Yes and no. This record that we are about to put out, it is a record chock full of political, current affairs and existential issues. It’s the most political record I have put out, almost.

We always do that. But I think that the difference this time around is that it’s more of a focus on European issues than American issues. That song “366” talks about the refugee fucking disaster, that people are going through the desert from Syria or Africa, and we sink their boats, and thousands of people are drowning, and the people that make it over, they become slaves in plantations where we grow tomatoes.

We are a very topical band. I never saw music as a career, and I never thought, “If I say this, then maybe we’ll lose some fans if we speak out.” We’ve never been that type of band. We are fucking loudmouths; we are self-taught smart-asses, and we talk about the world as we see it, and we talk about the problems that we see. Hopefully some of it will resonate with people, and some of it might not.


It’s interesting, because for a while, I think music is a largely apolitical both in the underground and the mainstream. But the last few years, we’ve seen more things rising up. Like, I don’t know if you follow rap, but we’ve had Killer Mike, Kendrick Lamar, the D’Angelo album, Against Me!… It does seem more people are starting to speak up their music than they have in the past few years.
I think so too, It’s funny because, I don’t listen to hip-hop music at all, but David does that a lot. That’s where he finds the radical lyrics right now, where you find people really coming into politics. I mean, punk in its essence—the subculture—has always been rebel music. But it also has become diluted to grown men in shorts. Music as an entity has been reduced to the lowest common denominator, pap entertainment.

At one point in time, music was art. Musicians, poets, painters, and authors were hanging out together. And now music is solely bullshit entertainment. It is distractions, I think. I think this whole world is distractions. We live in an ideology that sets up distractions so we don’t have to worry. We don’t worry about Wall Street, we don’t worry about the Mediterranean, we worry about watching another episode of Two and a Half Men.
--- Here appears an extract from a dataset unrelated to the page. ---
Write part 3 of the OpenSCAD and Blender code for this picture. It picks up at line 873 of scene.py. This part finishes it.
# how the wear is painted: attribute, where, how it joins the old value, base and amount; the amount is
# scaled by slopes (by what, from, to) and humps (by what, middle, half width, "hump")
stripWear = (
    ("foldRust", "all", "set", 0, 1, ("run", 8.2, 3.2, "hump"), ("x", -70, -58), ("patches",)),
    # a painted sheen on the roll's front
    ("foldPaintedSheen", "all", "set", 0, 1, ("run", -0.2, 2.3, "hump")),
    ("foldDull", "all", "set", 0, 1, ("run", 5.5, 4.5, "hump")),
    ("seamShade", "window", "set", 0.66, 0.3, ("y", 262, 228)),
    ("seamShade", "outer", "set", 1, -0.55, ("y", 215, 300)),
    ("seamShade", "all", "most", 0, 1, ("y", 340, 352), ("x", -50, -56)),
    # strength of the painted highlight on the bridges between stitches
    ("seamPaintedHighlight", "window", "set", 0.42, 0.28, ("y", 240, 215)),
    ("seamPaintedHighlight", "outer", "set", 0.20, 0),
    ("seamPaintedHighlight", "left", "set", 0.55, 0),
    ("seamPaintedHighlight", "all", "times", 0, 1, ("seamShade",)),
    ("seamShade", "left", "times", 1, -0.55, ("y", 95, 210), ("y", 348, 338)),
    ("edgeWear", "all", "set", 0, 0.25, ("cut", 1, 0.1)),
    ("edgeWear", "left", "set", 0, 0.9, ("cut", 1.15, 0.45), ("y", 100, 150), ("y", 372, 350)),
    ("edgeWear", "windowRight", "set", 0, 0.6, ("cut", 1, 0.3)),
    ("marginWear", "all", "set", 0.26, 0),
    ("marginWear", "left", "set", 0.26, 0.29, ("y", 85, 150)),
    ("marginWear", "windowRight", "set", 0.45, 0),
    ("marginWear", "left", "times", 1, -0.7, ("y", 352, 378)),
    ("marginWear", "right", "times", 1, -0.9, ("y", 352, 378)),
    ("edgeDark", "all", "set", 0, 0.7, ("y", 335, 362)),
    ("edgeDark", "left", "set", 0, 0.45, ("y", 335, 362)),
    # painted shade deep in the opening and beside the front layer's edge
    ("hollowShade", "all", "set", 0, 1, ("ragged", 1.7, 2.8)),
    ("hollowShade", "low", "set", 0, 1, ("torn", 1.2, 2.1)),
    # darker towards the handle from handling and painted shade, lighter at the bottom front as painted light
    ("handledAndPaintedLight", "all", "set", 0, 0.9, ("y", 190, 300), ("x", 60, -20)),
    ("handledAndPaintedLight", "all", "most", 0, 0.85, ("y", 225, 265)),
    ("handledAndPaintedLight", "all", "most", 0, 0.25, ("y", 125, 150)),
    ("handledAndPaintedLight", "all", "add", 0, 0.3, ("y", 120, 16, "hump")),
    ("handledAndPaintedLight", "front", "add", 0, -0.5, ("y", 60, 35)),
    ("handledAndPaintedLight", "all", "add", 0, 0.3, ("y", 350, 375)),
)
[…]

I think that’s kind of what the world has become, and of course people are going to react to that. People are going to say you need to talk about what actually goes on, which is good. So hopefully, the sort of bullshit world that we live in, and this sort of bullshit music culture that we have now will be destroyed.

“We were angry young men, and we spoke our mind. It was like, fuck this, burn all the photos, fuck everyone. I thought it was brilliant.”
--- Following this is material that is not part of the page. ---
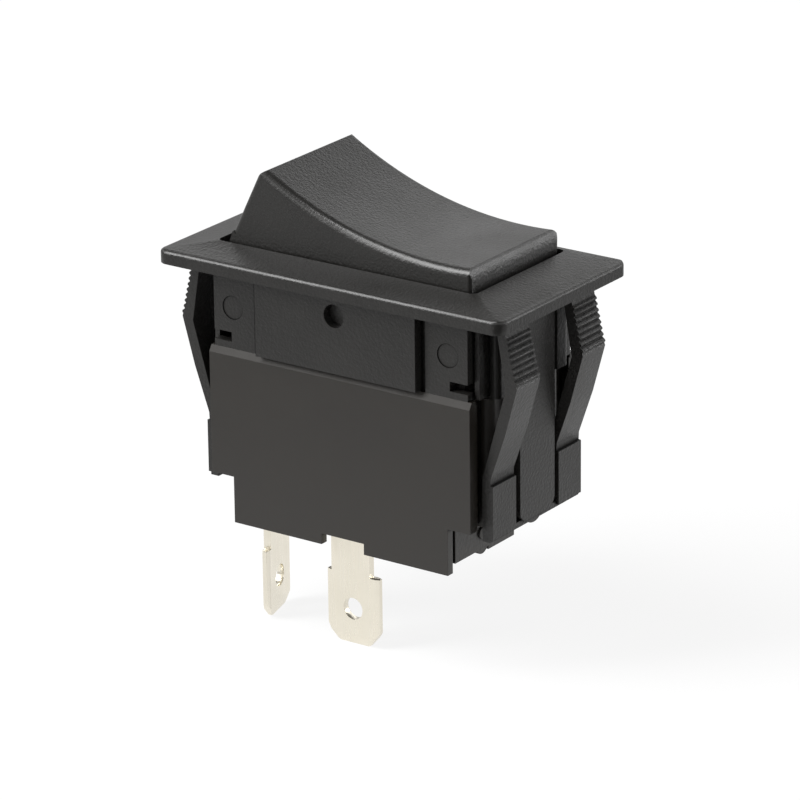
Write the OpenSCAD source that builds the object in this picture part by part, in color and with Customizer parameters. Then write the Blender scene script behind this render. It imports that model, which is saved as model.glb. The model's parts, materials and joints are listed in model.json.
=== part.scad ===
// Panel rocker switch, snap-in, single pole, on-off, with two quick-connect blades.
// Origin: centre of the bezel's underside, in the panel's front plane. +X along the bezel, +Z out of the panel.
// The rocker is drawn with its +X end pressed and the contact at the -X end closed.

/* [Bezel] */
// Length of the bezel
bezel_l = 41.2; // [40:0.1:42]
// Width of the bezel
bezel_w = 22.6; // [21.6:0.1:23]
// Thickness of the bezel at its outer edge
bezel_edge = 1.3; // [0.8:0.1:1.5]
// Height of the bezel at the opening
bezel_h = 2.4; // [1.8:0.1:2.6]
// Radius of the bezel's corners
bezel_r = 1.3; // [0.5:0.1:2]
// Length of the opening
open_l = 30.8; // [30.6:0.1:31.2]
// Width of the opening
open_w = 16; // [15.9:0.1:16.2]

/* [Frame walls] */
// Depth of the long walls under the bezel
wall_h = 8.3; // [8.2:0.1:8.3]
// Half length of the long walls
wall_x = 15.2; // [15:0.1:15.3]
// Outer face of the long walls from the middle
wall_y = 9; // [8.9:0.1:9.1]
// How far the middle panel of each long wall stands out
panel_out = 0.8; // [0.4:0.1:1]
// Half length of the middle panel
panel_x = 9.6; // [9:0.1:9.8]
// Width of the groove beside the middle panel
groove_w = 0.65; // [0.4:0.05:0.9]
// Radius of the trunnion holes
pivot_hole_r = 1.2; // [1.2:0.01:1.25]

/* [Snap arms] */
// Thickness of a snap arm
arm_t = 0.95; // [0.8:0.05:1.1]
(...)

Is it tough to break through all that noise and find people who want to listen?
Yeah, of course. It is an endless tirade of bullshit that you just have to wade through. At the end of the day, my ambition has never been to become huge. My ambition has never been to become successful. My ambition in life has just been to play music, and to speak my mind.

Some of my friends asked me, “What are you going to do if nothing happens with this new Refused record?” I’ll just make another record. I will just continue to play music. If you’re lucky, like Refused was in the ’90s, you can sort of slide through one of these cracks. I’m hoping that’s what we’re going to do this time around as well. We’ll be the exception to the rule, and I think the world needs it. I think the world needs intelligent music, not only politically, but also in the sort of approach to music. Because music is a primal force that really could change our lives and it could make us feel these spiritual awakenings, and it doesn’t anymore. Because it is just solely entertainment.
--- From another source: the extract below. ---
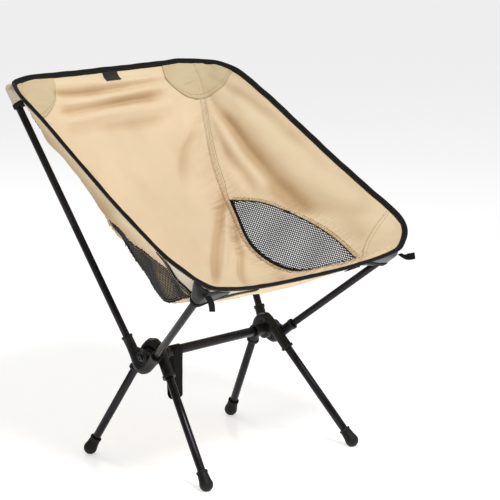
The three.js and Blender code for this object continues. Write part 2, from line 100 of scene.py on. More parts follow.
def mesh_top(v):
    """The mesh window's top edge, or the seam where there is no window."""
    along = (v - MESH_FROM) / (MESH_TO - MESH_FROM)
    inside = ((along > 0) & (along < 1))[..., None]
    return np.where(inside, curve(MESH_CURVE, along), curve(SEAT_SEAM, v))


def mesh_share(v):
    top = mesh_top(v)
    low = np.linalg.norm(top - curve(SEAT_SEAM, v), axis=-1)
    return low / (low + np.linalg.norm(top - curve(SEAT_EDGE, v), axis=-1))


def mesh_w(v):
    """How far across the half seat the mesh window's top edge is."""
    return SEAM_W + (1 - SEAM_W) * mesh_share(np.asarray(v, float))


def smooth(a, low, high):
    """0 below low, 1 above high, smooth between."""
    t = np.clip((a - low) / (high - low), 0, 1)
    return t * t * (3 - 2 * t)


def seat(w, v):
    """The smooth seat in metres: w is -1 at the right edge and 1 at the left, v runs from top to front."""
    w, v = np.broadcast_arrays(np.asarray(w, float), np.asarray(v, float))
    across = np.abs(w)
    seam, centre, edge, top = curve(SEAT_SEAM, v), curve(SEAT_CENTRE, v), curve(SEAT_EDGE, v), mesh_top(v)
    share = np.clip(across / SEAM_W, 0, 1)
    fullness = 6 - 3 * smooth(v, 0.35, 0.6)
    inner = centre + (seam - centre) * (share ** fullness)[..., None]
    inner[..., 0] = seam[..., 0] * share
    share = np.clip((across - SEAM_W) / (1 - SEAM_W), 0, 1)[..., None]
    bend = np.clip(mesh_share(v), 1e-6, 1)[..., None]
    below, above = seam + (top - seam) * share / bend, top + (edge - top) * (share - bend) / (1 - bend)
    outer = np.where(share < bend, below, above)
    point = np.where((across <= SEAM_W)[..., None], inner, outer)
    point[..., 0] *= np.where(w < 0, -1, 1)
    return point / 1000


def cut_corner(end, across, along, count=30, fine=420):
    """Places along a rounded corner of the cloth: how far across, and how far along from the end."""
    s = np.linspace(0, 1, count)[:, None]
    start, corner, stop = seat(1 - across, end), seat(1, end), seat(1, abs(end - along))
    arc = (1 - s) ** 2 * start + 2 * s * (1 - s) * corner + s ** 2 * stop
    w, v = np.meshgrid(np.linspace(1 - across, 1, fine), np.linspace(0, along, fine))
    spots = seat(w, np.abs(end - v))
    nearest = [int(np.linalg.norm(spots - p, axis=-1).argmin()) for p in arc]
    return np.maximum.accumulate(w.ravel()[nearest]), np.maximum.accumulate(v.ravel()[nearest])


def corner_places(corner, count, lowest=0.0):
    """Places round a cut corner, from a place across to the side edge."""
    table = np.arange(len(corner[0]))
    first = np.interp(lowest, corner[0], table)
    at = np.linspace(first, table[-1], count)
    return np.interp(at, table, corner[0]), np.interp(at, table, corner[1])


def first_v(w, corner):
    """How far along from its end the cloth starts, at a place across."""
    return np.interp(np.abs(w), corner[0], corner[1])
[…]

A couple of years ago, Refused was awarded the special prize for Swedish music exports by the Minister of Trade. What was that like for you?
It’s super weird. I mean, my first instinct was, of course, fuck these people. Because it was a right-wing government at the time. But then, me and David talked about it. I mean, there’s this old punk law of you boycott shit, “we’re better than them” that still lives with me a little bit. The truth of the matter is that if we would have said, “we’re not going to show up and collect your prize,” the government would not be like, “Yeah let’s fold. Refused did not show up to collect this prize. We’ve been in the wrong for the last six years.” So we said let’s go there and just say something.

The right-wing minister was giving us this award, talking about our revolutionary lyrics, and we just started talking about the stuff that formed us, and stuff that made us political. We talked about the leftist cultural politics that enables people to play in bands, and enables people to play music, and get rehearsal space. And we talked about the Swedish foreign minister’s dealings with an oil company in Sudan. And people got pissed off. And it was super awkward. We had ministers and fucking movers and shakers from the government just glaring at us. It was fantastic. We got an award and I took it home and we got to go to the government’s fucking building and make everybody uncomfortable. Good times.

Now that your band is working again, getting along together and working on music, do you wish you hadn’t been so insistent with the entire Refused is Fucking Dead thing?
[Laughs] No. No. No. That last manifesto that I wrote, the angry letter to the press. It was awesome. It’s a part of the puzzle, it’s a part of the history, it’s a part of the legacy of Refused. The only thing that kind of bums me out is for the next couple of months, there’s going to be a lot of crappy headlines, like “Refused are Fucking Alive,” and we’re going to have to deal with that.

Apart from that, no. It’s a part of the fucking legacy, and I’m proud of that. We were angry fucking young men, and we spoke our mind. It was like, fuck this, burn all the photos, fuck everyone. I thought it was brilliant. I still think it is brilliant.